En el artículo del otro día olvidé mencionar un libro que había leído la noche anterior: La economía del fraude inocente de John Kenneth Galbraith, No sé cuál será su precio, porque lo dejó en préstamo en casa un tío mío que solía ser sociólogo (ahora mismo no tengo claro lo que es). Lo que sí os puedo decir es que tiene muy pocas páginas, tan pocas, que lo leí en una hora.
El libro no deja de ser un compendio de obviedades, Galbraith se dedica a recordarnos que las mentiras piadosas que solemos creer a pie juntillas no dejan de ser eso, mentiras piadosas (fraudes inocentes).
Por ejemplo: el trabajo es una virtud que se desea entre los desfavorecidos, especialmente si se les ve ociosos (olvidando que, quizá, no consiguieron trabajo). En cambio, si se ve a un millonario ocioso, nadie piensa que ese ocio sea improductivo, ni se lo reprocha.
Por ejemplo: el control del tipo de interés ayuda, dicen, a regular la inflación. Puede ser, pero, ¿estamos seguros de que una empresa que no vende realizará inversiones por muy bajo que sea el tipo de los créditos? ¿Dejará de realizarla, por alto que esté, si sus ventas crecen? Galbraith indica que, cuando él trabajaba durante la II guerra mundial en un departamento encargado de evitar la inflación de precios que hubo en la primera, estudiaron muchísimas medidas, pero ninguno de ellos creía que el control del tipo de interés sirviera para nada. En cambio, ahora se adora a ese dios llamado Greenspan.
Por ejemplo: la distinción entre sector público y sector privado. ¿Qué es burocracia, que yo tenga que entregar una instancia para solicitar un papel que necesito para promocionar en mi trabajo de funcionario, o que cada empleado de la limpieza de una factoría tenga que firmar cada día en un papel que recoge a qué horas se ha limpiado cada lavabo, papel que debe después ser procesado dentro del plan de calidad ISO 9001 de la empresa?

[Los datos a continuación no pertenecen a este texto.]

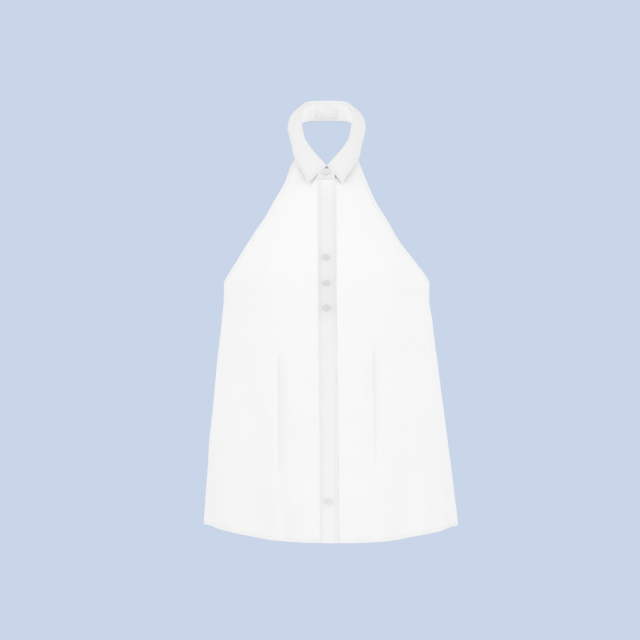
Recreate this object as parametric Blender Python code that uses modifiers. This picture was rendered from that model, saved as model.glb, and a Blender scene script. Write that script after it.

Por ejemplo, la creencia en que los accionistas dirigen las empresas. Galbraith insiste en que, al fin y al cabo, el presidente controla economícamente al consejo de administración, mientras que los accionistas ven, escuchan y callan.
Sí, son cosas que todos sabemos, pero que hasta ahora no nos habíamos atrevido a leer en letras de molde. Por eso merece la pena el libro de Galbraith.